### WHAT YOU HAVE TO DO
The material below contains a line with "clear_scene()" and a line with "if empty is". Copy exactly those two lines and all lines between them.

### INFORMATION PROVIDED
>> begin
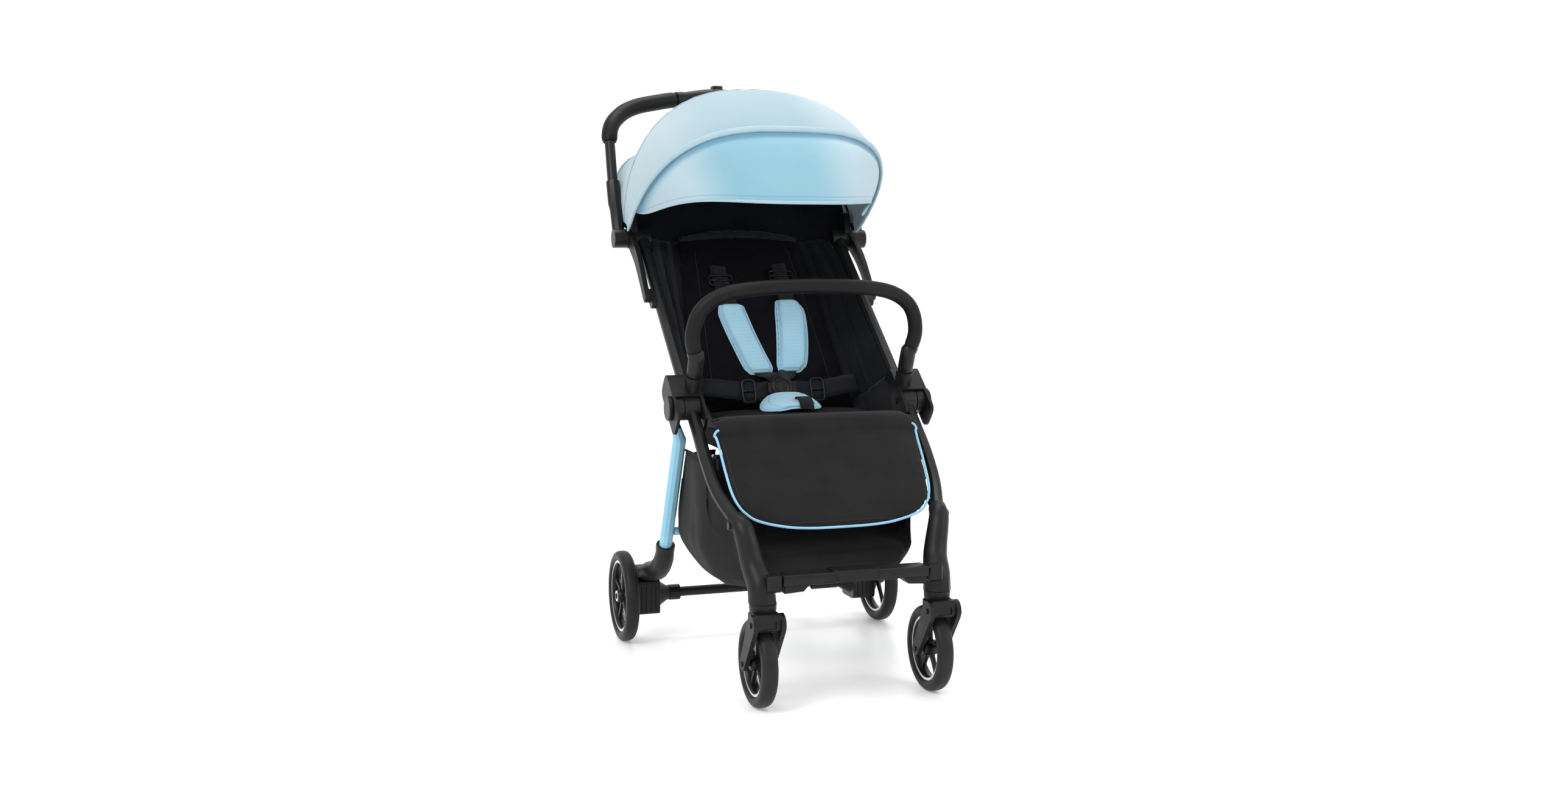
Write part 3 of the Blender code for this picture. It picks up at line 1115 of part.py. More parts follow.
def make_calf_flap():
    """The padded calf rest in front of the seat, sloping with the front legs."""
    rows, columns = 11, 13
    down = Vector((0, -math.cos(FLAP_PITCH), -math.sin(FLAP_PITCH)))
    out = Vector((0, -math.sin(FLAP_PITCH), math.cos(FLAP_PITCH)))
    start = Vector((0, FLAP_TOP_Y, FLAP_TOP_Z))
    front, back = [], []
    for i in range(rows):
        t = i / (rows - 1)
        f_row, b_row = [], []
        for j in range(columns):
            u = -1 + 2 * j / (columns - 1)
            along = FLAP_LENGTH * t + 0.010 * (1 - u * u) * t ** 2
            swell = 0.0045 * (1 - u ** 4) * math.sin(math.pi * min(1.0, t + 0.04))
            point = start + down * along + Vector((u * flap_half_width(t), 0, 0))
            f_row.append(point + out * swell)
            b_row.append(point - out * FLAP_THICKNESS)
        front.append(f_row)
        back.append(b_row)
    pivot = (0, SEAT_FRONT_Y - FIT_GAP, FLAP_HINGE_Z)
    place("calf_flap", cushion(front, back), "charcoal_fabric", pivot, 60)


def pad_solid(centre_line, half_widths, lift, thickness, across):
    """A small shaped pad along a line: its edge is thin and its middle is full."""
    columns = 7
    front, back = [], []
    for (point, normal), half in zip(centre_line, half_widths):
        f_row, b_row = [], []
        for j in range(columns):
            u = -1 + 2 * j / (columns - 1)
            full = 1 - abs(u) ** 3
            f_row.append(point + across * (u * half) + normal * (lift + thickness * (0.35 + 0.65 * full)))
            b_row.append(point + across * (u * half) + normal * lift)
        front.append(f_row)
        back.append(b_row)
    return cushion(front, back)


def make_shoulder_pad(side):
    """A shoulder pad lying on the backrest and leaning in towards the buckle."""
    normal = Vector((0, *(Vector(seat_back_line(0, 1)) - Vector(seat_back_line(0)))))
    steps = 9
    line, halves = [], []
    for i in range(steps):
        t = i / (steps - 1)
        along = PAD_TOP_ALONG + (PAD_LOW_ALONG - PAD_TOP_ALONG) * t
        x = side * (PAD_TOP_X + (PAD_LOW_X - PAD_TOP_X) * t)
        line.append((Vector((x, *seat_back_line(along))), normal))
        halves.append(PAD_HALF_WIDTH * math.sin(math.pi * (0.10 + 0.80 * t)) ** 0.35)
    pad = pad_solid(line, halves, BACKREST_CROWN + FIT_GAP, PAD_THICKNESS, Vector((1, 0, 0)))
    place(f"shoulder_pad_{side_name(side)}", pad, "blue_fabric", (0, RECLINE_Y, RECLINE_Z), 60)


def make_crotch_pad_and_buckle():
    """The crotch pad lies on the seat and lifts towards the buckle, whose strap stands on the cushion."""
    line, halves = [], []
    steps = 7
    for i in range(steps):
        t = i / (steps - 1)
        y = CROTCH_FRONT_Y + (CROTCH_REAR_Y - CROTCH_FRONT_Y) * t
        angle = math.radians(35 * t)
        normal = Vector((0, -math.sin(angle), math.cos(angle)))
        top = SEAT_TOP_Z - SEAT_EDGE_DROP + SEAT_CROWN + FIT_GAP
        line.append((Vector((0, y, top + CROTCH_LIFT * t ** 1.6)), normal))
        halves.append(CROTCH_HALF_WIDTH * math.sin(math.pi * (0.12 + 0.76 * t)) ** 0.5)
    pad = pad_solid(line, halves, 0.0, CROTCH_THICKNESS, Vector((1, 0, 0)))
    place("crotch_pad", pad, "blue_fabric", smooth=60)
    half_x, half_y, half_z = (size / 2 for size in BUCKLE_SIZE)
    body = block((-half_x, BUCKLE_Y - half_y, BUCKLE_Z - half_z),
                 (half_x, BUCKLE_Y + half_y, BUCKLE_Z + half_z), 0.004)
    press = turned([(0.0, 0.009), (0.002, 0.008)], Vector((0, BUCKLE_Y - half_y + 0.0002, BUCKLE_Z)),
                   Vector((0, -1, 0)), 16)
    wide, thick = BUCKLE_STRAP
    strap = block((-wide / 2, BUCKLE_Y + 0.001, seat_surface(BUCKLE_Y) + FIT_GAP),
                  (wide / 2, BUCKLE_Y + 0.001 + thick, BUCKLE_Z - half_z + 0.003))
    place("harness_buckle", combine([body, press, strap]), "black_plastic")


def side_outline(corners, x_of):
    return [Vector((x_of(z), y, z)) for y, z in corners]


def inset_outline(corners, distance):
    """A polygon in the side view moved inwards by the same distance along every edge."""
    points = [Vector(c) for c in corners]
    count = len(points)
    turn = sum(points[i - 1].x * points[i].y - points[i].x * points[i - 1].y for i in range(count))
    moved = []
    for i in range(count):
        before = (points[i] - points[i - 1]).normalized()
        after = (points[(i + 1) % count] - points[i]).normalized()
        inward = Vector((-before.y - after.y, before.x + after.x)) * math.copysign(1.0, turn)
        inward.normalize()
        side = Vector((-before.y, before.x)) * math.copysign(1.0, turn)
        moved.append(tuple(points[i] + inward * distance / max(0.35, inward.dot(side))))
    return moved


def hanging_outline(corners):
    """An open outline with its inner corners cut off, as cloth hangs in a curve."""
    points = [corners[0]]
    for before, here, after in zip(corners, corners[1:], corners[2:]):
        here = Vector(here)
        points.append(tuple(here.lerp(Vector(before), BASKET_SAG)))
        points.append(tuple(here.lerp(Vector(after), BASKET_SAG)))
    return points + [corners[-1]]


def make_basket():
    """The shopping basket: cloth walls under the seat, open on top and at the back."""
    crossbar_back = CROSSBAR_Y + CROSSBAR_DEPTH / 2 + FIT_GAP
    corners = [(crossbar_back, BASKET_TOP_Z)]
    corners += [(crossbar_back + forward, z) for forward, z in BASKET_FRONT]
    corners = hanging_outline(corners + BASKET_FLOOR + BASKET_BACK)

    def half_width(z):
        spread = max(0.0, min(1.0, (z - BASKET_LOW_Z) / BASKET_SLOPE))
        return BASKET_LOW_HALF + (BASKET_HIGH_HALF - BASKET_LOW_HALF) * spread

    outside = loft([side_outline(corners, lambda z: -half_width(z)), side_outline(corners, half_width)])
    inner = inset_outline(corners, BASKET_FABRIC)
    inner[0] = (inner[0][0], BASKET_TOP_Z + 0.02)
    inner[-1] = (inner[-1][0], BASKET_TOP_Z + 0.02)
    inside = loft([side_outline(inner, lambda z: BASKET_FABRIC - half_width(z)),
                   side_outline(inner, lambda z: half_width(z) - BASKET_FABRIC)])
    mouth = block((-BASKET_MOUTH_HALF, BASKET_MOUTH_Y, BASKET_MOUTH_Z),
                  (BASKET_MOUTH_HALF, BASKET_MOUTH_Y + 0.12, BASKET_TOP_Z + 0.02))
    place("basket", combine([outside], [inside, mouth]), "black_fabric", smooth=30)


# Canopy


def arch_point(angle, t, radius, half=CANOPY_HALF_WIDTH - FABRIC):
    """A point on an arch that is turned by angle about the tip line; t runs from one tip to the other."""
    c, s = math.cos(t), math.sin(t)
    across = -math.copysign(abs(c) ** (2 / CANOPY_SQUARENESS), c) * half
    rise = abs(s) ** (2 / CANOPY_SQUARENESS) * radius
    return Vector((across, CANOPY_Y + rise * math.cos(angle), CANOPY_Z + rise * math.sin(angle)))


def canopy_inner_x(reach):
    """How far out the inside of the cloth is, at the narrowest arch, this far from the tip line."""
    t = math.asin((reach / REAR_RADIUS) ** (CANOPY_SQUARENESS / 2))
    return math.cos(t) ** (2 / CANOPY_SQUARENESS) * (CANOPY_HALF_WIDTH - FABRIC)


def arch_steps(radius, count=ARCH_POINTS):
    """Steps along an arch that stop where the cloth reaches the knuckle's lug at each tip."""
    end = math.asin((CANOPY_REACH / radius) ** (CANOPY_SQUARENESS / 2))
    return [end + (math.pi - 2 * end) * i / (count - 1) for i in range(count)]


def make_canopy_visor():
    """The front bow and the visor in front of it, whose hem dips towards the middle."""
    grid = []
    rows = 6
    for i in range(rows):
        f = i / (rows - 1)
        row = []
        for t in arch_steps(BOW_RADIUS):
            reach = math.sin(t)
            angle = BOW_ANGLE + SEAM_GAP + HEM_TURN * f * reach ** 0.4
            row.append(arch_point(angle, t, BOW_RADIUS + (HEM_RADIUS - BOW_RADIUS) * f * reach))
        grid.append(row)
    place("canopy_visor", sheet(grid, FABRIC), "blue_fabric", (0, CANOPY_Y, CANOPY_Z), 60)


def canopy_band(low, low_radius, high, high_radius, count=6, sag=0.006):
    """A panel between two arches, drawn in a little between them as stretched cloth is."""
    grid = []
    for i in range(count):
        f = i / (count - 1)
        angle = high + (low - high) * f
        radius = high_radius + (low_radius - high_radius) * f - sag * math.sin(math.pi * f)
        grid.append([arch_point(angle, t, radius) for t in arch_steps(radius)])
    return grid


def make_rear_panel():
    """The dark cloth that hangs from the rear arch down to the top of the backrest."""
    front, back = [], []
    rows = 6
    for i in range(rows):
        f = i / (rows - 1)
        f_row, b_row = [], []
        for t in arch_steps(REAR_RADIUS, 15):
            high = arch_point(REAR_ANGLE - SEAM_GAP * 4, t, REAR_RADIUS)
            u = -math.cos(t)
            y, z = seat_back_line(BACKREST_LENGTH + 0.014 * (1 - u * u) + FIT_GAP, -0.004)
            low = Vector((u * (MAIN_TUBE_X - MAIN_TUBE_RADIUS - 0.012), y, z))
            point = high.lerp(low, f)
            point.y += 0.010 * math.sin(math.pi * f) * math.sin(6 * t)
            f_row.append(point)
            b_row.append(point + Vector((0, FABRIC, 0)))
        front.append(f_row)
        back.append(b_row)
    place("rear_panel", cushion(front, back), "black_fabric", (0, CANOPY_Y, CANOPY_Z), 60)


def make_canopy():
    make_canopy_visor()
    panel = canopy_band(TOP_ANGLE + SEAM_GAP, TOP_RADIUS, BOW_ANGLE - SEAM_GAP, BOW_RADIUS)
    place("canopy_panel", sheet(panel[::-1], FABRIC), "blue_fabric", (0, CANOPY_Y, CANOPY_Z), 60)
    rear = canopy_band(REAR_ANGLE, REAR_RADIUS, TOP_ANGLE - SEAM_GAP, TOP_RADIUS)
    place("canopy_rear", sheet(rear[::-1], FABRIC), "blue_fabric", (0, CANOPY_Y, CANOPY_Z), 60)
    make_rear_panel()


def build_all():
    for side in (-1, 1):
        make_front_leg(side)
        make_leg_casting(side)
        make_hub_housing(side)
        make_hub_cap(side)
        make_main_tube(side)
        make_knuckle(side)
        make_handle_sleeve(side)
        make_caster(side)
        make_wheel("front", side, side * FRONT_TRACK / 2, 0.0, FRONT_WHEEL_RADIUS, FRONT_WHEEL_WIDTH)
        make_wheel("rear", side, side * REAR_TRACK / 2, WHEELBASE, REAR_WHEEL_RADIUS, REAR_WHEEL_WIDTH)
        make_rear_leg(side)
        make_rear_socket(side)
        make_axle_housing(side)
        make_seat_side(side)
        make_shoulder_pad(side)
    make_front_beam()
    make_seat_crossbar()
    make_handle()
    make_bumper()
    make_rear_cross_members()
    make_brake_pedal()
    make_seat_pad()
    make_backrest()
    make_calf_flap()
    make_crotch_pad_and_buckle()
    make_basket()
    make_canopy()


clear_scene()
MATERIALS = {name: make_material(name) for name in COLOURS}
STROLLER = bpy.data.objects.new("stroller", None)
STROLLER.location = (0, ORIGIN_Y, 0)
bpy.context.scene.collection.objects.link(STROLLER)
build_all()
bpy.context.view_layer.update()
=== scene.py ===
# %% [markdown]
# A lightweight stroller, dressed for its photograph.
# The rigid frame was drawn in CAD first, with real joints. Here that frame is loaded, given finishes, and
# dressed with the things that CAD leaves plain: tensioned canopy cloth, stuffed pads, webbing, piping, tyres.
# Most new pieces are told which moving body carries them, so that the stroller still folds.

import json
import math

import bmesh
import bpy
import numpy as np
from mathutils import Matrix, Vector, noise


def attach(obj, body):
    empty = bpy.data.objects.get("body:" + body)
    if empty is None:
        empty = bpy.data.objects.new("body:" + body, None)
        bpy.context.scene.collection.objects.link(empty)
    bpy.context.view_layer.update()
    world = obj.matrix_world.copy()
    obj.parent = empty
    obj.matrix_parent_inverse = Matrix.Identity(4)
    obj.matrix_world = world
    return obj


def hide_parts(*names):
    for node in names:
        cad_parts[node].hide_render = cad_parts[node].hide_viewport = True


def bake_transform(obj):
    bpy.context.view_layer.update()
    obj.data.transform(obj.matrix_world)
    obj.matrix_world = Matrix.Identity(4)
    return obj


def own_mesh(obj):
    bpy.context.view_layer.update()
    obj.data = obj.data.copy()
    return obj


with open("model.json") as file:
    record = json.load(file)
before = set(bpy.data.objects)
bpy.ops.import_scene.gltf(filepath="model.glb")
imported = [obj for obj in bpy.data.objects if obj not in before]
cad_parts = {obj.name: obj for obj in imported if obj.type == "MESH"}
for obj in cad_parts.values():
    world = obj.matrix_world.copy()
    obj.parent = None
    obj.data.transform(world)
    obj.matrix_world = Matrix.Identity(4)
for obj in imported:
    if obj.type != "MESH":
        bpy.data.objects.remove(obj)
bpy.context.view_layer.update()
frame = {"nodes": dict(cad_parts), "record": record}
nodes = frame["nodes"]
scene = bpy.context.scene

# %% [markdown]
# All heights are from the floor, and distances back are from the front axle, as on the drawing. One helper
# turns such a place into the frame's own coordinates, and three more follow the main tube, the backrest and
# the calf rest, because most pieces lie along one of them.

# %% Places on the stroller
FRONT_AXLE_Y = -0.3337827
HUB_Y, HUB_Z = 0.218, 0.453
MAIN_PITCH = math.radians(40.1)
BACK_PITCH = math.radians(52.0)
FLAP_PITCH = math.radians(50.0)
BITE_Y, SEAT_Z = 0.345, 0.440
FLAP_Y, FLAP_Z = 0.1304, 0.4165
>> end
### FULL SOLUTION
clear_scene()
MATERIALS = {name: make_material(name) for name in COLOURS}
STROLLER = bpy.data.objects.new("stroller", None)
STROLLER.location = (0, ORIGIN_Y, 0)
bpy.context.scene.collection.objects.link(STROLLER)
build_all()
bpy.context.view_layer.update()
=== scene.py ===
# %% [markdown]
# A lightweight stroller, dressed for its photograph.
# The rigid frame was drawn in CAD first, with real joints. Here that frame is loaded, given finishes, and
# dressed with the things that CAD leaves plain: tensioned canopy cloth, stuffed pads, webbing, piping, tyres.
# Most new pieces are told which moving body carries them, so that the stroller still folds.

import json
import math

import bmesh
import bpy
import numpy as np
from mathutils import Matrix, Vector, noise


def attach(obj, body):
    empty = bpy.data.objects.get("body:" + body)
    if empty is None:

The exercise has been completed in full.